Although these shows boil the process down to a 30-minute segment, successfully flipping a house can take a lot of work. But if you’re wondering how to start flipping houses and you’re just starting your research, this step-by-step guide will walk you through how you too can become a house flipper.
- First: what is house flipping?
- How to start flipping houses
- 1. Research your local real estate market
- 2. Set a budget
- 3. Get funding for flipping
- 4. Find a realtor with flipping experience
- 5. Purchase a property
- 6. Hire the right renovation team or do it yourself
- 7. Source your own materials
- 8. Relist and sell
- 9. Reevaluate and flip again
- The last word on starting a house-flipping business
First: what is house flipping?
House flipping is just another form of real estate investing. Some people may purchase homes to turn them into rental properties, but people who flip houses don’t buy homes with the intention of keeping them.
House flipping is a term used to describe purchasing a house and quickly reselling it for a profit, also sometimes known as a fix-and-flip.
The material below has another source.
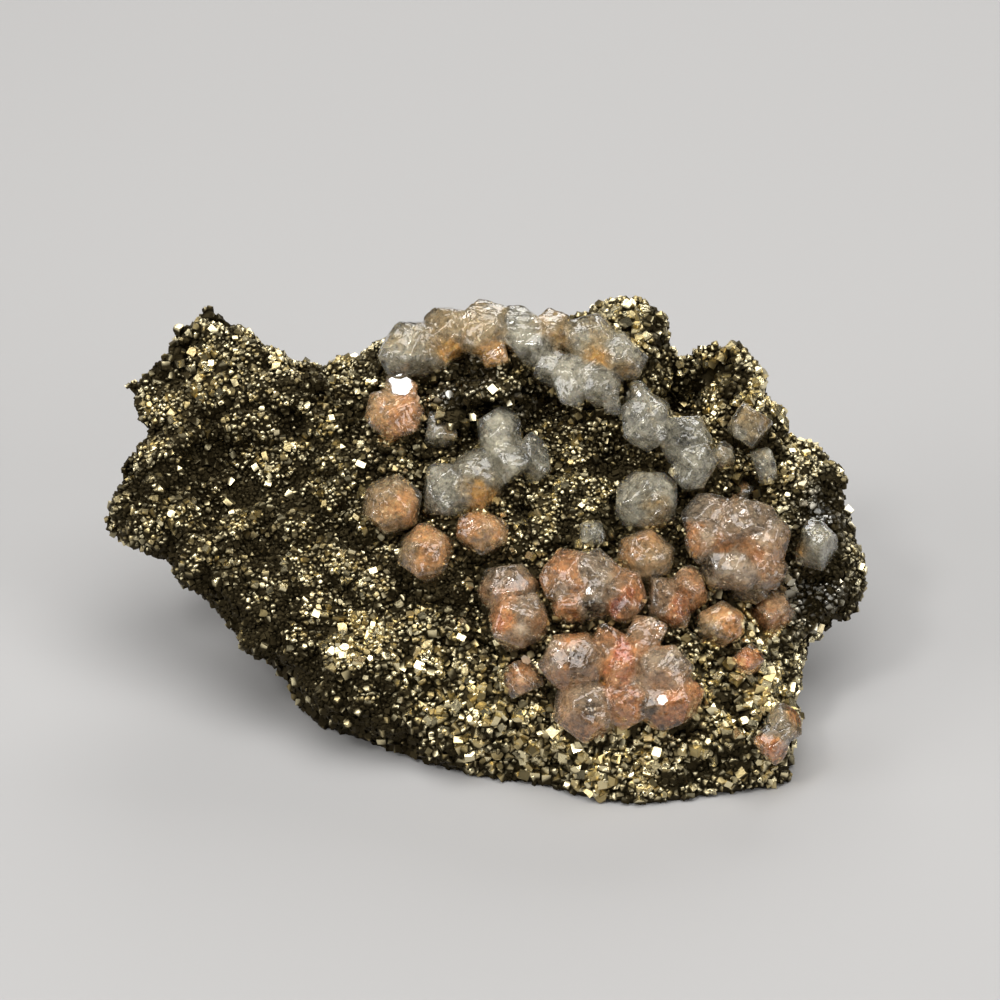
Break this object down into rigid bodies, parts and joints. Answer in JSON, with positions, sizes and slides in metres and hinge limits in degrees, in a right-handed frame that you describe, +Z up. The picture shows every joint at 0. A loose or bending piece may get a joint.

In the context of flipping houses, quickly can mean anywhere from a couple months up to a year. Often, the goal of a flip is to find a house that has the potential to increase in market value after certain repairs and renovations. After you complete the remodel, you make money from reselling the home at a higher price than you paid for it.
This type of real estate investing offers the potential for delivering strong returns. But like any other investment, you’ll be faced with risks as a house flipper. If you’re just looking to get rich quick, you could end up damaging your finances. If, however, you launch your house flipping business with knowledge and a strategy, then you’ll have the potential to do very well.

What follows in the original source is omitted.